After a week’s delay, Texas Lt. Gov. Dan Patrick has forwarded to the governor legislation that aims to increase the transparency of the state’s public records law.
Patrick had been holding up the bill amid increasingly frayed political relations between him and his Republican counterparts in state leadership, House Speaker Dade Phelan and Gov. Greg Abbott.
A priority for Phelan, House Bill 30, filed by Texas Democratic state Rep. Joe Moody, was the only measure out of more than 1,300 bills that Patrick had not signed. That is a requirement before legislation can be sent to the governor.
State law allows government agencies to withhold or heavily redact law enforcement records if a person has not been convicted of a crime or received probation. If approved by Abbott, the bill would close a long-standing loophole in the law that government agencies have used to withhold information in situations in which suspects die in police custody, are killed by law enforcement or kill themselves, as ProPublica and The Texas Tribune reported last month.
Phelan publicly expressed support for closing the loophole after advocates and families raised concerns that government entities might use it to keep secret information about the dead shooter in the massacre at an elementary school in Uvalde, Texas.
On Tuesday, near the end of a news conference that Patrick mostly spent lambasting Phelan and Abbott’s plans for cutting property taxes, the lieutenant governor offered his reason for the delay.
Patrick told reporters that the Senate agreed to pass the transparency bill on the condition that the House pass a measure that would reform how complaints can be filed against Texas judges, including requiring people to make sworn statements in order to file grievances.
After learning that the judicial conduct measure failed, Patrick accused the House of “playing games.” He said he pulled Moody’s bill out of a stack that he was slated to sign. “I said: ‘What’s that bill all about? Let me see that bill.’”
Patrick said he “stuck” the legislation on his podium, where it remained for days. He told reporters Tuesday that he’d always planned to sign it. The lieutenant governor’s office did not respond to additional questions.
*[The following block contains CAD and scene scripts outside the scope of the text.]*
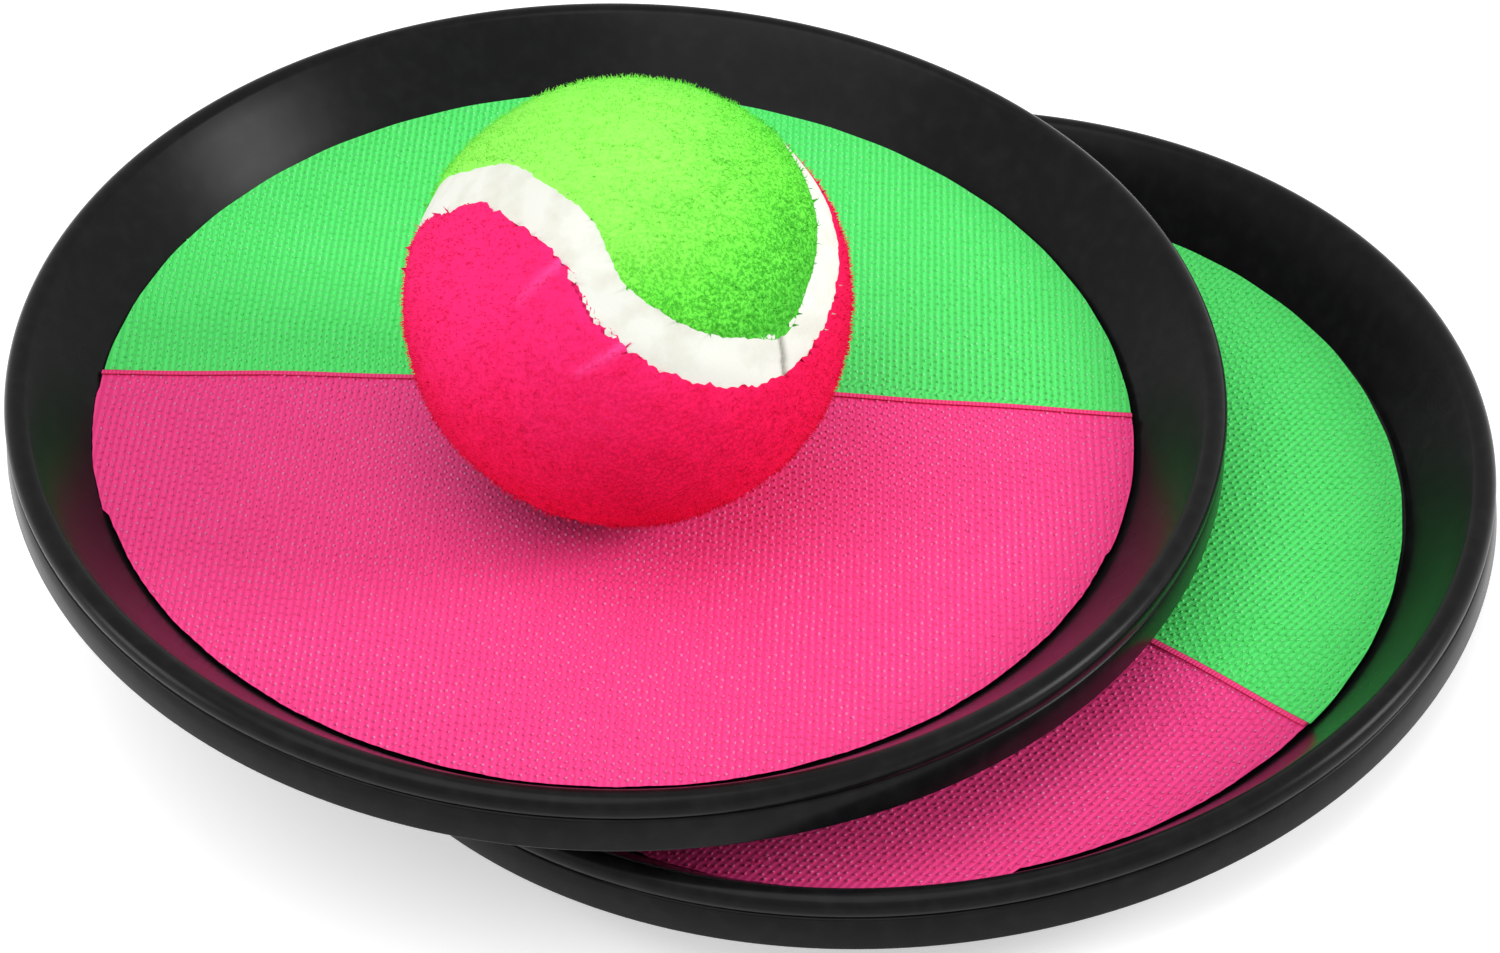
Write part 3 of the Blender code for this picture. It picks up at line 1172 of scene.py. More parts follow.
@dataclass
class HookCloth:
    """One half disc of hook cloth: a woven ground sheet and the hooks that stand on it."""

    side: Side
    seam: float
    bulge: float
    seed: int
    tags: tuple[Triple, ...] = ()
    short: Pair = (0.0, 0.0)
    radius: float = 79.85 * MM
    flare: float = 1.0 * MM
    sheet: float = 0.95 * MM
    column: float = 1.07 * MM
    row: float = 1.6 * MM
    bare_edge: float = 1.3 * MM
    clear_edge: float = 0.5 * MM
    turned_edge: float = 2.2 * MM
    steps: int = 360
    seam_cuts: int = 90
    scissors: Pair = (0.25 * MM, 0.15 * MM)
    wobble: Pair = (0.12 * MM, 0.2 * MM)
    stray_yaw: float = 0.22
    stray_tilt: float = 0.15
    heights: Pair = (0.85, 1.0)
    wire: float = 0.19 * MM
    stem: float = 0.06 * MM
    bow: float = 0.17 * MM

    def seam_line(self, x: Rows) -> Rows:
        """Where the cut edge runs beside the seam; the scissors wander by a few tenths.

        Args:
            x: Places along the seam.

        Returns:
            The edge's Y at each place.
        """
        drift = wander(x / (60 * MM), 41, (0.9, 2.1)) * self.scissors[0]
        drift += self.bulge * (1 - (x / self.radius) ** 2)
        return self.seam + drift + self.side.value * 0.05 * MM

    def rim(self, angle: Rows) -> Rows:
        """Radius of the cut round edge.

        Args:
            angle: Angles about the paddle's axis.

        Returns:
            The radius at each angle.
        """
        stray = wander(angle, self.seed, (1.0, 2.5, 6.5)) * self.scissors[1]
        cut = self.radius - self.scissors[1] + stray
        heading, amount = self.short
        cut = cut - np.clip(np.cos(angle - math.radians(heading)), 0, 1) ** 2 * amount * MM
        for first, last, extra in self.tags:
            inside = (angle > math.radians(first)) & (angle < math.radians(last))
            frayed = extra * MM * (1.0 + 0.25 * wander(angle, 5, (31.0, 67.0)))
            cut = np.where(inside, cut + frayed, cut)
        return cut

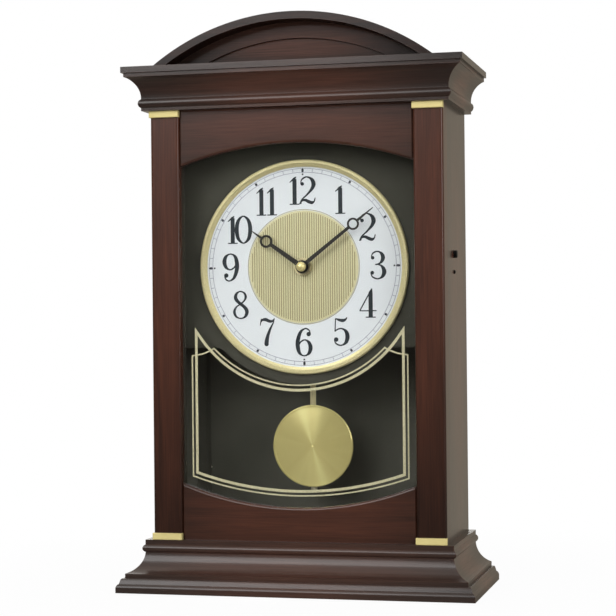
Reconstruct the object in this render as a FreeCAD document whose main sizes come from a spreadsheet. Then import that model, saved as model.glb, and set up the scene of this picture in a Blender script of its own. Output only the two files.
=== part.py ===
"""Desk pendulum clock: a moulded wooden case, a glazed front, a quartz movement and a pendulum.

Frame: X to the right seen from the front, Y from the front to the back, Z up, millimetres.
The origin is at the middle of the footprint, on the surface that the clock stands on.
"""
import FreeCAD, Part
import math
import os
import Sketcher

doc = FreeCAD.newDocument("DeskPendulumClock")
sheet = doc.addObject("Spreadsheet::Sheet", "Sizes")

# Driving sizes in millimetres, angles in degrees, counts as plain numbers.
SIZES = {
    # case
    "case_width": 210, "case_depth": 94, "side_wall": 9, "base_height": 36.8, "post_height": 303.2,
    "pad_height": 1, "pad_radius": 8, "fit_gap": 0.3, "overrun": 5,
    # base moulding, widths outwards from the case, rises of its curves
    "base_overhang": 22.1, "base_setback": 2.1, "base_nose_height": 4.5, "base_nose_rise": 0.46,
    "base_shoulder_width": 1.9, "base_shoulder_height": 7.2, "base_step_width": 2.7,
    "base_step_height": 9.7, "base_step_rise": 0.32, "base_ledge_width": 4, "base_ledge_height": 10.9,
    "base_fillet_width": 5.4, "base_cove_height": 14, "base_cove_rise": 2.8,
    "base_neck_width": 16.8, "base_neck_drop": 9.2, "base_bead_drop": 8.6, "base_collar": 3.4,
    "base_bead_rise": 1.76, "moulding_inset": 12, "board_thickness": 12,
    # cornice moulding, heights above its own underside
    "cornice_neck_width": 11.3, "cornice_bead_height": 2, "cornice_bead_top": 8.3,
    "cornice_bead_rise": 1.86, "cornice_cove_height": 9, "cornice_cove_width": 2.2,
    "cornice_cove_rise": 2.52, "cornice_fillet_width": 1.6, "cornice_fillet_height": 2.7,
    "cornice_height": 26, "slab_overhang": 16.3, "slab_thickness": 4.3,
    # pediment
    "arch_radius": 165, "arch_rise": 34.6, "arch_band": 5.2, "arch_setback": 8.3, "arch_depth": 26,
    "arch_recess": 16, "field_margin": 16.4, "field_depth": 2.5,
    # front
    "pilaster_width": 21, "pilaster_depth": 15, "pilaster_round": 2, "cap_height": 4.7,
    "cap_proud": 2.5, "cap_lap": 0.3, "cap_round": 0.4, "rail_setback": 1.5, "rail_thickness": 4.5,
    "rail_round": 1.8, "rail_bevel": 1.2, "rail_end_height": 40, "top_rail_rise": 15,
    "bottom_rail_sag": 16.4,
    "glass_thickness": 2, "glass_side_gap": 1, "glass_end_gap": 3.2,
    # battens and dial board
    "batten_width": 8, "front_batten_depth": 18, "rear_batten_depth": 10, "dial_board_thickness": 3,
    "dial_board_shoulder": 61.5, "dial_board_drop": 57.1, "dial_board_rise": 26.1,
    "dial_drop": 111.3,
    # dial
    "ring_margin": 12, "ring_width": 5, "ring_rise": 3.2, "ring_bevel": 0.8, "ring_slope": 1.8,
    "ring_lip": 0.6, "ring_seat": 1, "plate_thickness": 1, "chapter_width": 31,
    "disc_thickness": 0.4,
    # hands
    "minute_hand_angle": 52, "hour_hand_angle": 305.3, "hand_thickness": 0.6, "hour_hand_lift": 4.2,
    "hand_spacing": 2, "minute_tip_gap": 5, "minute_ring_outer": 4.3,
    "minute_ring_inner": 2.9, "minute_root_width": 2.9, "minute_neck_width": 2.1,
    "hour_ring_outer": 4.6, "hour_ring_inner": 3,
    "hour_root_width": 3.6, "hour_neck_width": 2.6, "hand_tip_width": 0.5, "pointer_width": 1.9,
    "minute_hub_radius": 3.6, "hour_hub_radius": 4.6, "collet_wall": 1.1, "collet_length": 0.7,
    "hand_nut_radius": 3.4, "hand_nut_height": 3.1, "hand_nut_rim": 1.1, "hand_nut_bore": 1.7,
    # motion work
    "running_gap": 0.05, "gear_module": 0.4, "cannon_teeth": 12, "minute_teeth": 36,
    "pinion_teeth": 10, "hour_teeth": 40, "gear_width": 1.3, "cannon_width": 1.9,
    "pinion_width": 2, "minute_shaft_radius": 1.5, "pivot_radius": 1, "hour_pipe_radius": 2.5,
    "gear_slack": 0.1, "gear_spacing": 0.6, "bush_radius": 4, "bush_flange_radius": 6.5,
    "bush_flange": 0.5, "bush_nut_radius": 6.2, "bush_nut_height": 2, "bush_reach": 2.8,
    "minute_thread": 1.6,
    # movement
    "movement_half_width": 32, "movement_foot": 11.3, "movement_wall": 1.6, "post_radius": 2.5,
    "post_inset": 5, "plate_gap": 1, "gear_plate_thickness": 1.4, "cover_thickness": 1.6,
    "coil_radius": 6,
    "coil_core_radius": 3.2, "coil_flange": 0.8, "coil_gap": 1.2, "motor_coil_offset": 17,
    "motor_coil_drop": 10, "cell_radius": 7, "cell_length": 49, "cell_nub_radius": 2.7,
    "cell_nub": 1.2, "cell_gap": 1.2, "cell_side_gap": 2.6, "cell_lid_gap": 1.1, "cell_spring": 7.1,
    "contact_thickness": 0.5, "contact_width": 10, "spring_large": 4.6, "spring_small": 2.6,
    "battery_lip": 3, "lip_wall": 1.2,
    "hook_width": 1, "hook_reach": 0.6, "groove_depth": 0.9, "slide_gap": 0.1,
    "setting_knob_radius": 6.5, "setting_knob_height": 7.5, "knob_gap": 0.9, "knob_round": 0.6,
    "volume_offset": 21, "volume_rise": 9, "volume_knob_radius": 5.5, "volume_knob_height": 4.6,
    "volume_shaft_radius": 1.5, "volume_flange_radius": 2.6, "volume_flange": 1.2,
    # pendulum
    "pendulum_drop": 22.7, "bob_clearance": 34, "pivot_boss_radius": 3, "pivot_boss": 0.5,
    "hanger_gap": 0.2, "hanger_thickness": 1.2, "hanger_eye": 4, "hanger_width": 7,
    "hanger_length": 22, "snap_radius": 1.4, "snap_head": 0.9, "snap_slit": 0.4,
    "rod_width": 4.1, "rod_thickness": 1, "rod_top_drop": 16, "bob_radius": 29.5, "bob_dome": 1.6,
    "bob_rim": 1.5, "bob_lip_width": 1.6, "bob_lip": 0.4, "stud_radius": 1, "stud_length": 4,
    "rating_nut_radius": 2.3, "rating_nut_height": 2.4,
    # back
    "back_recess": 4.5, "panel_thickness": 4, "panel_height": 85, "door_gap": 0.5, "door_rest": 0.3,
    "door_hinge_gap": 1.4, "hinge_barrel_radius": 1.8, "hinge_pin_radius": 0.8, "hinge_length": 20,
    "hinge_leaf": 1, "hinge_leaf_width": 12, "hinge_case_leaf_width": 5, "hinge_axial_gap": 0.15,
    "hinge_inset": 38, "knob_inset": 12, "door_knob_radius": 5, "door_knob_neck": 3,
    "door_knob_height": 3.9, "door_knob_shank": 1.5, "magnet_width": 6, "magnet_height": 16,
    "magnet_depth": 8, "grille_pitch": 6.5, "grille_hole_radius": 1.6, "speaker_radius": 20,
    "speaker_flange": 1.6, "speaker_flange_width": 2.5, "speaker_depth": 15,
    "speaker_magnet_radius": 11, "speaker_magnet_depth": 7, "speaker_cone_depth": 6,
    "speaker_cap_radius": 5,
    # screws
    "screw_radius": 1.2, "screw_head_radius": 2.6, "screw_head": 1.3, "screw_length": 9,
    "screw_inset": 4, "pin_screw_radius": 0.8, "pin_screw_head_radius": 1.5, "pin_screw_head": 0.5,
    "pin_screw_length": 3.4, "pin_screw_spacing": 6,
    # right side: button and sensor
    "button_depth_place": 41, "button_rise": 7.7, "button_radius": 2.7,
    "button_proud": 2.5, "button_flange_radius": 4, "button_flange": 1, "button_round": 0.5,
    "button_travel": 1.5, "sensor_drop": 12.5, "sensor_radius": 1.5, "sensor_flange_radius": 2.6,
    "sensor_flange": 1.2, "sensor_recess": 0.4, "housing_width": 14, "housing_margin": 8,
    "housing_depth": 9, "housing_wall": 1.2, "switch_radius": 2,
}

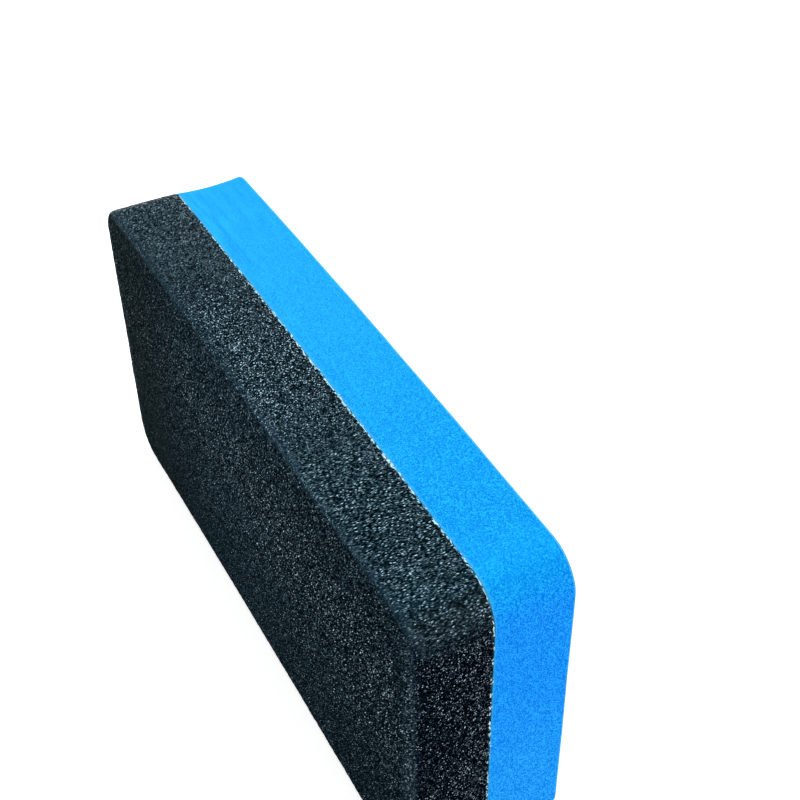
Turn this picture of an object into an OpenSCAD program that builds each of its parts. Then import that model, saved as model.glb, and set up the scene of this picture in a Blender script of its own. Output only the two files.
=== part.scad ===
// Two-layer cleaning sponge: a rectangular block cut from a coarse black foam bonded to a fine blue foam.
// It stands on one long narrow side, with its length along X, its thickness along Y and its width upright.
// The black face looks along -Y and the blue face along +Y. The origin is the middle of the underside.

/* [Block] */
// Length of the block, along X
block_length = 120; // [80:1:180]
// Width of the block, which stands upright along Z
block_width = 60; // [40:1:100]
// Radius of the four corners of the cut outline
corner_radius = 6.5; // [4:0.5:15]

/* [Black foam] */
// Thickness of the coarse black scouring layer
black_thickness = 12.5; // [6:0.5:30]
// Soft rounding where the black face meets the cut sides
black_edge_radius = 1.2; // [0.4:0.1:1.8]

/* [Blue foam] */
// Thickness of the fine blue backing layer
blue_thickness = 13.2; // [6:0.1:30]
// Rounding where the blue face meets the cut sides
blue_edge_radius = 0.5; // [0.2:0.1:1.8]

/* [Glue film] */
// Thickness of the pale film of glue between the layers
glue_thickness = 0.3; // [0.1:0.1:1]

/* [Hidden] */
$fn = 96;
block_thickness = black_thickness + glue_thickness + blue_thickness;
black_face_y = -block_thickness / 2;
blue_face_y = block_thickness / 2;
glue_black_side_y = black_face_y + black_thickness;

// Cross-section of a layer: flat below, with both upper corners rounded
module layer_section(span, thickness, edge_radius) {
    translate([-span / 2, 0])
        square([span, thickness - edge_radius]);
    translate([-span / 2 + edge_radius, 0])
        square([span - 2 * edge_radius, thickness]);
    for (side = [-1, 1])
        translate([side * (span / 2 - edge_radius), thickness - edge_radius])
            circle(r = edge_radius);
}

// Half of the section of a corner, to be turned about the corner's own axis
module corner_section(thickness, edge_radius) {
    square([corner_radius, thickness - edge_radius]);
    square([corner_radius - edge_radius, thickness]);
    translate([corner_radius - edge_radius, thickness - edge_radius])
        circle(r = edge_radius);
}

// One foam layer lying flat: outline in XY, face up at z = thickness, its upper edges rounded
module foam_layer(thickness, edge_radius) {
    corner_x = block_length / 2 - corner_radius;
    corner_y = block_width / 2 - corner_radius;
    rotate([90, 0, 90])
        linear_extrude(height = 2 * corner_x, center = true)
            layer_section(block_width, thickness, edge_radius);
    rotate([90, 0, 0])
        linear_extrude(height = 2 * corner_y, center = true)
            layer_section(block_length, thickness, edge_radius);
    for (x = [-corner_x, corner_x], y = [-corner_y, corner_y])
        translate([x, y, 0])
            rotate_extrude()
                corner_section(thickness, edge_radius);
}

// Outline of the cut block, seen from its face
module block_outline() {
    square([block_length - 2 * corner_radius, block_width], center = true);
    square([block_length, block_width - 2 * corner_radius], center = true);
    for (x = [-1, 1], y = [-1, 1])
        translate([x * (block_length / 2 - corner_radius), y * (block_width / 2 - corner_radius)])
            circle(r = corner_radius);
}

// Coarse open-celled black foam, which scours
module black_foam() {
    color([0.13, 0.15, 0.16])
        translate([0, glue_black_side_y, block_width / 2])
            rotate([90, 0, 0])
                foam_layer(black_thickness, black_edge_radius);
}

// Pale film of glue that bonds the two layers, seen as a thin line along the joint
module glue_film() {
    color([0.72, 0.86, 0.92])
        translate([0, glue_black_side_y + glue_thickness, block_width / 2])
            rotate([90, 0, 0])
                linear_extrude(height = glue_thickness)
                    block_outline();
}

// Fine-celled blue foam, which backs the block and is held in the hand
module blue_foam() {
    color([0.09, 0.58, 0.94])
        translate([0, blue_face_y - blue_thickness, block_width / 2])
            rotate([-90, 0, 0])
                foam_layer(blue_thickness, blue_edge_radius);
}

black_foam();
glue_film();
blue_foam();
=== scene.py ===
import math
import random
from collections import namedtuple
from types import SimpleNamespace

import bmesh
import bpy
import numpy as np
from mathutils import Matrix, Vector, noise


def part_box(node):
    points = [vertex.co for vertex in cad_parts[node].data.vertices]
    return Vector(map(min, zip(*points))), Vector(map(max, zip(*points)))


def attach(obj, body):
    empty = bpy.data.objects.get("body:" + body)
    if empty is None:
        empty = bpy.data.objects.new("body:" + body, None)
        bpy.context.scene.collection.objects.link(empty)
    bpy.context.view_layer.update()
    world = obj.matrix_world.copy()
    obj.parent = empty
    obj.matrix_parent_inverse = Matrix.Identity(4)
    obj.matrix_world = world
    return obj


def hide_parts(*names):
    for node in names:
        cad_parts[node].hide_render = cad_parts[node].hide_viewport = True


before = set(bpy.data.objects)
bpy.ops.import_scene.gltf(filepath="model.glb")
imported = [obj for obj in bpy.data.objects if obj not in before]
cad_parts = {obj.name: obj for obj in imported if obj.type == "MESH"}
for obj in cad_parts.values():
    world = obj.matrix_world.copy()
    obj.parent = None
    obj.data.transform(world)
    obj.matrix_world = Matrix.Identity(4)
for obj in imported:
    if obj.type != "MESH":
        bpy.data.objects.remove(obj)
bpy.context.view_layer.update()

MM = 0.001

# The two foams' places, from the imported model, in millimetres
black_low, black_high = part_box("black_foam")
blue_low, blue_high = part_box("blue_foam")
half_length = black_high.x / MM
width = black_high.z / MM
black_face_y = black_low.y / MM
black_joint_y = black_high.y / MM
blue_joint_y = blue_low.y / MM
blue_face_y = blue_high.y / MM

# Form of the cut block, in millimetres
corner_radius = 6.5
arch_height = 0.9
joint_inset = 0.15
back_reach = 0.02

# The black layer: its edge, its slight belly, its puffed face and its torn rim
black_edge_radius = 1.0
black_belly = 0.08
black_puff = 0.4
puff_depth = 5.0
torn_reach = 0.25
black_step = 0.37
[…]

Phelan’s communications director, Cait Wittman, said the delay “absolutely is political.”
“The bottom line, he has a constitutional duty to sign this bill,” Wittman said. “You don’t make deals off the constitution.”
Wittman also accused Senate officials of initially lying about what happened to the bill by blaming the House. A Senate journal clerk told Austin television station KXAN last week that the House never delivered the bill to the Senate. House officials maintained the bill made it to the Senate for signature.
Moody declined to publicly comment on the bill’s status until after the legislation was en route to the governor’s office Tuesday. In a statement to ProPublica and the Tribune, Moody did not address the delay, focusing instead on the eight years he’s spent trying to close this loophole.
“I don’t mind waiting another week for the bill to come to the governor as long as Texas families don’t have to wait any longer for the answers they deserve,” Moody said in the statement. “I appreciate Speaker Phelan making it a priority to shine this light on something that should never be in the dark in a free society.”